◆ Input rows ◆
>> begin
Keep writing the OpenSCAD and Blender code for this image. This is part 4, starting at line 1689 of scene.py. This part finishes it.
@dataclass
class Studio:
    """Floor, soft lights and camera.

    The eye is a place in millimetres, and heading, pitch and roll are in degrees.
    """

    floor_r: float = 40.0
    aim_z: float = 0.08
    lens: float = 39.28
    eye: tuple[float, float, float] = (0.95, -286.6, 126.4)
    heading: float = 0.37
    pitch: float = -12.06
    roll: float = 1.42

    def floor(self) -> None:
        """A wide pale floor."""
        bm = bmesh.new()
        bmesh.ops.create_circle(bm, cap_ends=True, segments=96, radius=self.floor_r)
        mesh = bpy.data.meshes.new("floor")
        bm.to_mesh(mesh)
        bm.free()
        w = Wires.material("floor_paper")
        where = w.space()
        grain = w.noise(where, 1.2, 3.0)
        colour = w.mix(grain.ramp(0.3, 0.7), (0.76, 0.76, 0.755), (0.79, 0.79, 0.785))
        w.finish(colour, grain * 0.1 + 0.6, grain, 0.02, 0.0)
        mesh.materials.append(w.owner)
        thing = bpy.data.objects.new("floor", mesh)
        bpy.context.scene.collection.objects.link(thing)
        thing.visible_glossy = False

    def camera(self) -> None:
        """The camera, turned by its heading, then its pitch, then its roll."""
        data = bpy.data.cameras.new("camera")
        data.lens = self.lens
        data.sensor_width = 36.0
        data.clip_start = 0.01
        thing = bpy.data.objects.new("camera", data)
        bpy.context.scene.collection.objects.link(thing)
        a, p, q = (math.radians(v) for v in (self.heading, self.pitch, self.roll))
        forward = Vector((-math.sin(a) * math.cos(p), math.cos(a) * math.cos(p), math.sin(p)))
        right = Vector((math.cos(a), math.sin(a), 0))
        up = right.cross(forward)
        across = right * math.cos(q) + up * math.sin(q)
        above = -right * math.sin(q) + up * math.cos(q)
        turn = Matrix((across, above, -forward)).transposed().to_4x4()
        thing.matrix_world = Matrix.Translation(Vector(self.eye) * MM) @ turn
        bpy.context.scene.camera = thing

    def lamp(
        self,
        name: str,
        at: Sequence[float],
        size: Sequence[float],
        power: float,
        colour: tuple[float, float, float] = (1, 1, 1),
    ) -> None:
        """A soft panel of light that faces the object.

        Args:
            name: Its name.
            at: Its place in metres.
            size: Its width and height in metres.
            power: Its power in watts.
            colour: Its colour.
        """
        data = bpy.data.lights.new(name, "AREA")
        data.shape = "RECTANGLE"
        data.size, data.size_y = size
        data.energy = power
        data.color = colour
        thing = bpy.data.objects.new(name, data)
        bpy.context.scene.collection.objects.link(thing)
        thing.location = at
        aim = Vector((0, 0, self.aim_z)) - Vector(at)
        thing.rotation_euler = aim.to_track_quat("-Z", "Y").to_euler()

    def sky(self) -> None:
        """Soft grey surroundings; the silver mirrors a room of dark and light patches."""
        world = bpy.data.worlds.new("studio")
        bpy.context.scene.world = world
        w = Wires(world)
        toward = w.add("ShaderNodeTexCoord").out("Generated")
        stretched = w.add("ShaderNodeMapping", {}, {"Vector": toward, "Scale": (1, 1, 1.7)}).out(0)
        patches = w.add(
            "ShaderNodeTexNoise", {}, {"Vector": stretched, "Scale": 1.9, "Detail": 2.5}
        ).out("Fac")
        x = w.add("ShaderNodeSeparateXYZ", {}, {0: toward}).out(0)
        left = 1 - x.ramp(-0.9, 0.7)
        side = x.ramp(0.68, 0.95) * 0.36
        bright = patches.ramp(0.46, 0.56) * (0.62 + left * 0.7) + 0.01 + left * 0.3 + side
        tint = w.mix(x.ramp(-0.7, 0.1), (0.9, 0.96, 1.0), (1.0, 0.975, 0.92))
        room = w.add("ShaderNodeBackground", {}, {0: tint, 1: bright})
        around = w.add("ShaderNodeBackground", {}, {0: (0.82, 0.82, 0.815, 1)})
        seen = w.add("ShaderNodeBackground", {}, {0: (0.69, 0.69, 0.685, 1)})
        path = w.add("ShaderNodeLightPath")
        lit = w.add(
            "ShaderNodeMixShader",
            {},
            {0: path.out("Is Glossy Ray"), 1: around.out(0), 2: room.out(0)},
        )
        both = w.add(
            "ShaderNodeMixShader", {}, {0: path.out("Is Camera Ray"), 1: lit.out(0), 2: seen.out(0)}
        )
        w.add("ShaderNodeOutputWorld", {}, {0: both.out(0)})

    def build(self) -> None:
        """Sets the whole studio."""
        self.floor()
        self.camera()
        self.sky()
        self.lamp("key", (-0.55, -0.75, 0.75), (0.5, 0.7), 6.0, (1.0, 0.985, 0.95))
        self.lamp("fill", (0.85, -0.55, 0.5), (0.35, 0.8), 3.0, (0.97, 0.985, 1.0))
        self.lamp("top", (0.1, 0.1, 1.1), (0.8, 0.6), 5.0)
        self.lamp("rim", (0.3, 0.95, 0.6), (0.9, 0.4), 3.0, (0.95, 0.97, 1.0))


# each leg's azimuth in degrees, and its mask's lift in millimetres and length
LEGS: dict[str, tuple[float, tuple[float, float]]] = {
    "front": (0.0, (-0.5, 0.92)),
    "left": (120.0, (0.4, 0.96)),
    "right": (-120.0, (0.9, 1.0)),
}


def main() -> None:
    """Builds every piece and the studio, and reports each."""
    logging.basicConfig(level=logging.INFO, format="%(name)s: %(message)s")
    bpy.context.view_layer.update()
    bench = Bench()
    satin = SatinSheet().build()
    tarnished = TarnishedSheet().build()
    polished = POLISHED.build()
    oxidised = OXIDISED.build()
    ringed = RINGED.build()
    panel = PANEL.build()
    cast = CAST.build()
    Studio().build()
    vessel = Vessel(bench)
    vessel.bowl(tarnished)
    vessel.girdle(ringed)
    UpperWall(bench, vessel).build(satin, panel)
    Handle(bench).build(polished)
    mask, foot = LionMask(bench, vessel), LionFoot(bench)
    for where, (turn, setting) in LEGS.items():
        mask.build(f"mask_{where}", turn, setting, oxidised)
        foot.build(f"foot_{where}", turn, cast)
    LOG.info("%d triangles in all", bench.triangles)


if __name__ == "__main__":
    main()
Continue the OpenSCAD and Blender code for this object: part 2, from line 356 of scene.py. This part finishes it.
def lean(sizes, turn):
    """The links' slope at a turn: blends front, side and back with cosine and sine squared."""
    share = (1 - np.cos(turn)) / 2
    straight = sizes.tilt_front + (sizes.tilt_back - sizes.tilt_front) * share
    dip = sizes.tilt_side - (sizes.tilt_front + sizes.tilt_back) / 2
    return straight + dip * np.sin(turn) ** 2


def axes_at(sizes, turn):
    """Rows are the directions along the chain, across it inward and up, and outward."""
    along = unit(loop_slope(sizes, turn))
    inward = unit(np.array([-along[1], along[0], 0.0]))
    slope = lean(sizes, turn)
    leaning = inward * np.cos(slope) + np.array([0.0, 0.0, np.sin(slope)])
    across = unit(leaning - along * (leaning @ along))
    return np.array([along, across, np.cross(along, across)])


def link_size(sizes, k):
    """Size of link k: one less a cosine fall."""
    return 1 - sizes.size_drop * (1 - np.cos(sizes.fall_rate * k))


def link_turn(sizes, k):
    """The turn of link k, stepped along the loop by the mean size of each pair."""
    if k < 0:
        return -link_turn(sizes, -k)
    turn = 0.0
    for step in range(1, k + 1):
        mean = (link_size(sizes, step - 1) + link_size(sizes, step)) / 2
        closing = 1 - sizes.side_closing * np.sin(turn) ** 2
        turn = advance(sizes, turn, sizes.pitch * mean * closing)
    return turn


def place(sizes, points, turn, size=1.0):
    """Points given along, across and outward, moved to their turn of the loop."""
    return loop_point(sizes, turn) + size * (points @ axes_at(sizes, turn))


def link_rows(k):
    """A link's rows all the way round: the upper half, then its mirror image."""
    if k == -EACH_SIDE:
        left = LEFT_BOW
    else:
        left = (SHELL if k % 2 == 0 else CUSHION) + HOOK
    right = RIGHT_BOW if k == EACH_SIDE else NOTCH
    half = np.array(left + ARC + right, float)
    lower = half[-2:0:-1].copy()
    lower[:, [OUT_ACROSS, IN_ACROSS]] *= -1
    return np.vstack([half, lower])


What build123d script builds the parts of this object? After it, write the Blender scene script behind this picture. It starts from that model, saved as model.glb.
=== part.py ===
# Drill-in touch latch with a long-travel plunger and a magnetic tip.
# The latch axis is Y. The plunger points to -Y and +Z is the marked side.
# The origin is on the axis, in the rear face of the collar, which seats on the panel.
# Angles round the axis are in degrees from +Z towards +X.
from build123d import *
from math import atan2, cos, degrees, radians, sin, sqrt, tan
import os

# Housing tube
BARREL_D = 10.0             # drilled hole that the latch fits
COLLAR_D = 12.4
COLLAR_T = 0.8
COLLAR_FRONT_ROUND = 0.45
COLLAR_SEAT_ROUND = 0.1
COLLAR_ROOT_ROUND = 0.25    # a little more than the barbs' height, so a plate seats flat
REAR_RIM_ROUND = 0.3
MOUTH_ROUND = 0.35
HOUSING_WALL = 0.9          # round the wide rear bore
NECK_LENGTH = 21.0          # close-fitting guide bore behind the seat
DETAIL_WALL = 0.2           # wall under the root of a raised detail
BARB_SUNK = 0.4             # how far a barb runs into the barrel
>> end
◆ Aim ◆
Among the lines above, find the one with "Continue the OpenSCAD" and the one with "return straight + dip * np.sin(turn) ** 2". Quote both and everything between them, exactly.

◆ Reply to the task ◆
Continue the OpenSCAD and Blender code for this object: part 2, from line 356 of scene.py. This part finishes it.
def lean(sizes, turn):
    """The links' slope at a turn: blends front, side and back with cosine and sine squared."""
    share = (1 - np.cos(turn)) / 2
    straight = sizes.tilt_front + (sizes.tilt_back - sizes.tilt_front) * share
    dip = sizes.tilt_side - (sizes.tilt_front + sizes.tilt_back) / 2
    return straight + dip * np.sin(turn) ** 2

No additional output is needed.